Quali rumori molesti fanno rischiare il procedimento penale?

rumori

L’argomento degli schiamazzi, pubblici od in condominio, è sempre attuale. Ma esattamente quali rumori molesti fanno rischiare il procedimento penale? Lo si scopre leggendo la recente sentenza della Corte di Cassazione n. 2258 del 2021. Gli Esperti di Proiezionidiborsa hanno già illustrato il concetto di superamento della normale tollerabilità. Il concetto è disciplinato dal codice civile. Se i rumori superano la soglia di tollerabilità si può ricorrere al Tribunale civile per ottenere tutela e risarcimento del danno. Ma non sempre i rumori molesti consentono di avviare un procedimento penale. Questo accade solo quando i rumori, oltre a superare la soglia di tollerabilità, violano anche la quiete pubblica. In quest’ultimo caso è possibile la tutela in sede penale. Infatti il disturbo della quiete pubblica è un vero e proprio reato. In questo senso la citata sentenza di Cassazione offre vere e proprie linee guida.

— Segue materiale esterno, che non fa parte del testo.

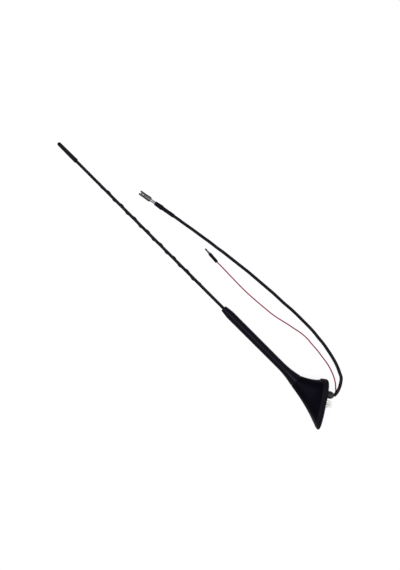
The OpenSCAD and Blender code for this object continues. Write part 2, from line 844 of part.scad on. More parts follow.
module slim_shrink() {
    end = slim_start + slim_shrink_length;
    color(black) lay_plug()
    rotate_extrude()
    polygon([[0, slim_start + fit], [slim_shrink_r, slim_start + fit],
        [slim_shrink_r, end - 1.2], [coax_d / 2 + 0.35, end], [0, end]]);
}

// Feed pin, drawn along +Z from its tip

module lay_pin() {
    translate([pin_place[0], pin_place[1], pin_sleeve_r])
    rotate([0, 90, pin_heading])
    children();
}

pin_grip = 8;
pin_tail_r = bullet_r - 0.5;

module bullet_pin() {
    neck = bullet_r - 0.35;
    color(olive) lay_pin()
    rotate_extrude()
    polygon([
        [0, 0], [0.7 * bullet_r, 0.25 * bullet_r], [bullet_r, bullet_r],
        [bullet_r, 2.2 * bullet_r], [neck, 3 * bullet_r], [neck, 3.6 * bullet_r],
        [bullet_r, 4.6 * bullet_r], [bullet_r, bullet_length],
        [pin_tail_r, bullet_length], [pin_tail_r, bullet_length + pin_grip],
        [0, bullet_length + pin_grip]]);
}

module pin_sleeve() {
    end = bullet_length + pin_sleeve_length;
    color(black) lay_pin()
    rotate_extrude()
    polygon([
        [pin_tail_r + fit, bullet_length + fit], [pin_sleeve_r - 0.5, bullet_length + fit],
        [pin_sleeve_r, bullet_length + 0.6], [pin_sleeve_r, end - 0.9],
        [pin_sleeve_r - 0.9, end], [0, end], [0, bullet_length + pin_grip + fit],
        [pin_tail_r + fit, bullet_length + pin_grip + fit]]);
}

tip_cap();
whip_sleeve();
whip_core();
aerial_wire();
grip_boot();
mast_ferrule();
seal_washer();
base_cover();
mast_socket();
contact_strip();
amplifier_board();
screening_can();
board_screws();
base_plate();
cover_screws();
roof_gasket();
roof_stud();
locating_clip();
cable_grommet();
coax_cable();
feed_wire();
plug_shell();
plug_insulator();
plug_pin();
crimp_ferrule();
wide_shrink();
slim_shrink();
pin_sleeve();
bullet_pin();
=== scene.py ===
# %% [markdown]
# # A car mast aerial, dressed for its portrait
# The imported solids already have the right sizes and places. This script gives
# them the look of the real thing: finer skins where the eye would see facets,
# and a made-up surface for every material. Lengths are worked in millimetres,
# as a drawing has them, and turned into metres only when a mesh is made.

# %% The fixed frame
from math import cos, pi, radians, sin, sqrt

import bpy
import bmesh
from mathutils import Matrix, Vector


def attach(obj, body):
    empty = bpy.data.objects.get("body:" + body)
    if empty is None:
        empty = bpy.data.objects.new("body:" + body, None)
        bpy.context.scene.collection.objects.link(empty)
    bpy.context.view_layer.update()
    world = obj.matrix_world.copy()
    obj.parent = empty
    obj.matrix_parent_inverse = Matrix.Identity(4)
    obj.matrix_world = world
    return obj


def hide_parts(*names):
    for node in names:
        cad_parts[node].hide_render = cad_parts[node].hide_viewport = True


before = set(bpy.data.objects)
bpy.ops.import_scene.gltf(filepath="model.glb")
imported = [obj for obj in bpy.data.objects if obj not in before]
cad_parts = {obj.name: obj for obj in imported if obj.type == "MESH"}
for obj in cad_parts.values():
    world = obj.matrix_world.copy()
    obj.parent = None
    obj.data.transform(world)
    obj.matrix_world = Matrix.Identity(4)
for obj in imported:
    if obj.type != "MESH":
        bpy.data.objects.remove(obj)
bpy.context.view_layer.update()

MM = 0.001
scene = bpy.context.scene

# %% [markdown]
# ## The camera comes first
# The photograph looks straight down on an aerial that lies on its side, with
# the whip running from the upper left to the lower right. So the camera hangs
# over the bench, turned 45 degrees, and its distance is what makes the near rim
# of the base look a little larger than the tip.

# %% Camera over the bench
camera_over = (0.0167, -0.00305)
camera_height = 0.850
camera_turn = 45
sensor_height = 36
lens = 34.15
camera_data = bpy.data.cameras.new("bench_camera")
camera_data.sensor_fit = "VERTICAL"
camera_data.sensor_height = sensor_height
camera_data.lens = lens
camera = bpy.data.objects.new("bench_camera", camera_data)
camera.location = (*camera_over, camera_height)
camera.rotation_euler = (0, 0, radians(camera_turn))
scene.collection.objects.link(camera)
scene.camera = camera
print("camera", [round(x, 3) for x in camera.location], "lens", camera_data.lens)

# %% [markdown]
# ## The two leads
# A cable is a tube of one thickness along a smooth line. Blender's curve with a
# round bevel is just that, and stays easy to edit. The points are the ones that
# the solids were swept along: out of the stud, down on to the bench, and then
# in one loose sweep towards the tip.

# %% Leads as bevelled curves
coax_skin_d = 4.98
feed_skin_d = 1.98
coax_points = [
    (280.5, 21.8, 26), (280, 28.5, 26), (277.8, 36, 25.6), (273.8, 43.5, 25), (269, 49.5, 24),
    (263, 53, 22.5), (252, 58.5, 19), (240.5, 62.5, 15.5), (229, 65.5, 12), (217.5, 68, 8.5),
    (205.5, 69.5, 5.5), (193.5, 71, 3.5), (181.5, 71.5, 2.5), (169, 71.5, 2.5),
    (156.5, 71.5, 2.5), (143.5, 71, 2.5), (131, 70, 2.5), (118.5, 69.5, 2.5), (106, 69, 2.5),
    (93.5, 68, 2.5), (81, 67, 2.5), (68.5, 66, 2.5), (56, 65, 2.5), (43.5, 63.5, 2.5),
    (31, 62, 2.5), (18.5, 60.5, 2.5), (6, 59, 2.5), (-6.5, 57, 2.5), (-19, 55.5, 2.5),
    (-31.5, 53.5, 2.5), (-44.5, 51.5, 2.5), (-57, 49.5, 2.5), (-69.5, 47.3, 3),
    (-80.5, 45.5, 4), (-90.5, 43.7, 4.1)]
feed_points = [
    (280.2, 21.6, 22.1), (280.3, 25, 22.2), (278.8, 28.6, 22.2), (275.3, 32.2, 22),
    (269.5, 37.5, 21), (262, 42.5, 18.5), (252.5, 47, 15), (241.5, 50.5, 11), (230, 52.5, 7),
    (219, 54.5, 3.5), (206.5, 55.5, 1.6), (194, 56.5, 1), (181.5, 55.5, 1), (169, 53, 1),
    (156.5, 50.5, 1), (144, 47.5, 1), (131.5, 45, 1), (112, 43, 1), (93.5, 41.5, 1),
    (75, 40.5, 1), (56, 40.5, 1), (24, 41.2, 1.5), (9, 41.2, 2.6)]


def lead(name, points, diameter):
    curve = bpy.data.curves.new(name, "CURVE")
    curve.dimensions = "3D"
    curve.bevel_depth = diameter / 2 * MM
    curve.bevel_resolution = 7
    curve.resolution_u = 6
    curve.use_fill_caps = True
    spline = curve.splines.new("BEZIER")
    spline.bezier_points.add(len(points) - 1)
    for knot, point in zip(spline.bezier_points, points):
        knot.co = Vector(point) * MM
        knot.handle_left_type = knot.handle_right_type = "AUTO"
    obj = bpy.data.objects.new(name, curve)
    scene.collection.objects.link(obj)
    return obj


coax = lead("coax_jacket", coax_points, coax_skin_d)
feed = lead("feed_jacket", feed_points, feed_skin_d)

# %% [markdown]
# ## Two drawing frames
# The whip and the fin are easiest to describe upright, as they stand on a roof:
# the whip along its own line, the fin square to the roof. Two matrices then lay
# both down on the bench, so no coordinate has to be worked out lying at a slant.
# The plug and the pin are drawn upright too, each from its open or pointed end.

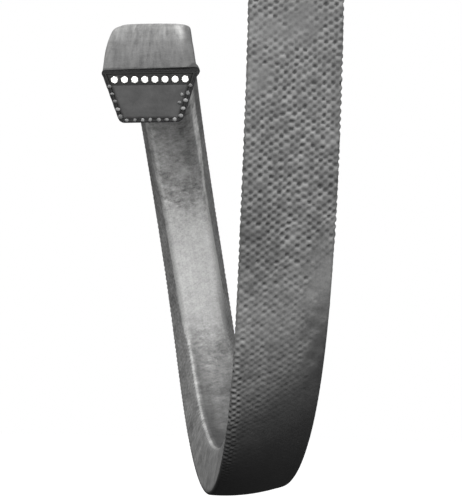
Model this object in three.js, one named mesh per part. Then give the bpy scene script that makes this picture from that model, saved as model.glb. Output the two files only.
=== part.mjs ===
// A wrapped V belt of classical B section, cut square across at both ends so that its section shows.
//
// The belt is a stack of layers that all follow one run: two plies of rubbered cover cloth, a bed of
// gum with eight cords in it, and a rubber core that fills the rest of the wedge. The run starts at
// the upper end (the origin), drops down the front strand, turns round at the bottom, climbs the back
// strand and comes over the top to the second cut end. Millimetres, +Z up, +X along the belt's width.

import * as THREE from "three";

// ---- Section ---------------------------------------------------------------------------------
const TOP_WIDTH = 17; // across the outer face
const BOTTOM_WIDTH = 11; // across the inner face
const THICKNESS = 9.5;
const TOP_CORNER = 0.6; // radius of the two outer edges
const BOTTOM_CORNER = 1.2; // radius of the two inner edges
const PLY = 0.36; // one ply of rubbered cover cloth
const FILM = 0.04; // parting gap between two layers
const BED_FLOOR = 2.7; // depth of the cord bed's underside, below the outer face
const CORD_COUNT = 8;
const CORD_PITCH = 1.76;
const CORD_RADIUS = 0.62;
const CORD_DEPTH = 1.76; // cord centres, below the outer face
const CORD_SIDES = 8;
const CORD_ROLL = 0.5; // part of a side that each cord is rolled by, so that no two edges line up

const FLANK = Math.atan((TOP_WIDTH - BOTTOM_WIDTH) / 2 / THICKNESS); // slope of each flank
const INNER_PLY_INSET = PLY + FILM;
const BODY_INSET = 2 * (PLY + FILM); // where the bed and the core start

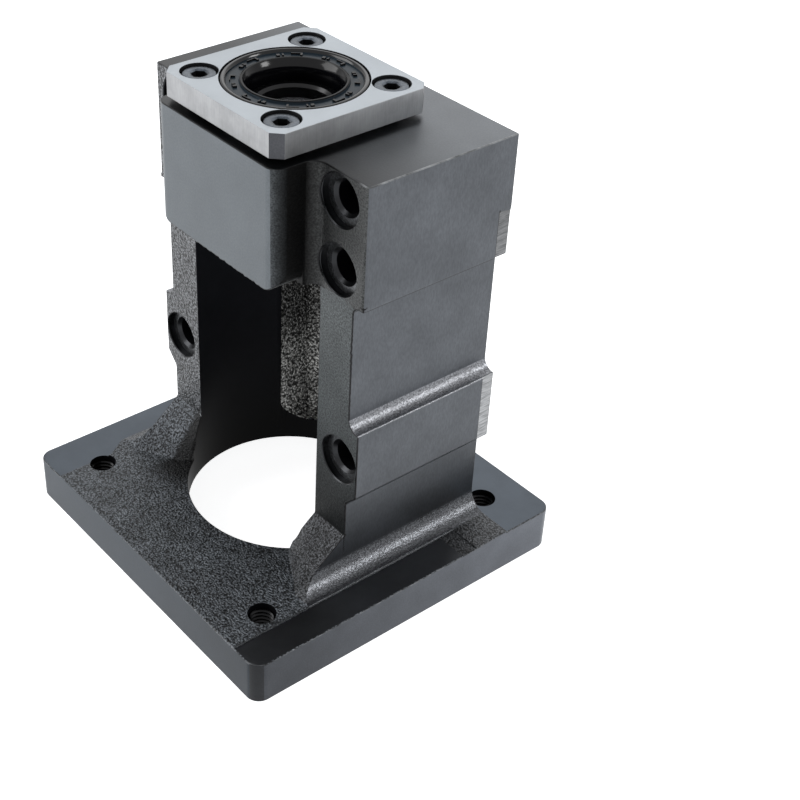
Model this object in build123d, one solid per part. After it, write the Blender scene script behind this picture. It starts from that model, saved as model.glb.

La sentenza è applicabile a tutti i casi di disturbo della quiete pubblica e non solo in ambito condominiale.

Cosa prevede il codice penale

Quali rumori molesti fanno rischiare il procedimento penale? Il codice penale disciplina il caso all’art. 659. Nella norma si parla di disturbo del riposo delle persone o delle loro attività quotidiane. Le attività che danno luogo a reato sono le seguenti. Fare schiamazzi o rumori, non impedire strepiti di animali o addirittura provocarli.

Il numero delle persone disturbate

Per rischiare il procedimento penale è necessario che il disturbo sia arrecato ad una pluralità di persone. Il codice penale infatti punisce il disturbo della quiete pubblica. Non il disturbo della quiete di un singolo. Se il fastidio è subito da un unico individuo sarà possibile la tutela in sede civile, ma non il procedimento penale.

I rumori dei locali pubblici

Forse anche i rumori provenienti da locali pubblici fanno rischiare il procedimento penale?

In effetti la recente sentenza di Cassazione ha assolto il gestore di una discoteca. Il motivo dell’assoluzione fa proprio capire l’importanza del numero delle persone che hanno subito il disagio. In quel caso la denuncia era partita da una sola famiglia di due persone. La Cassazione ha ritenuto che non fosse sufficiente per integrare il reato di disturbo della quiete pubblica.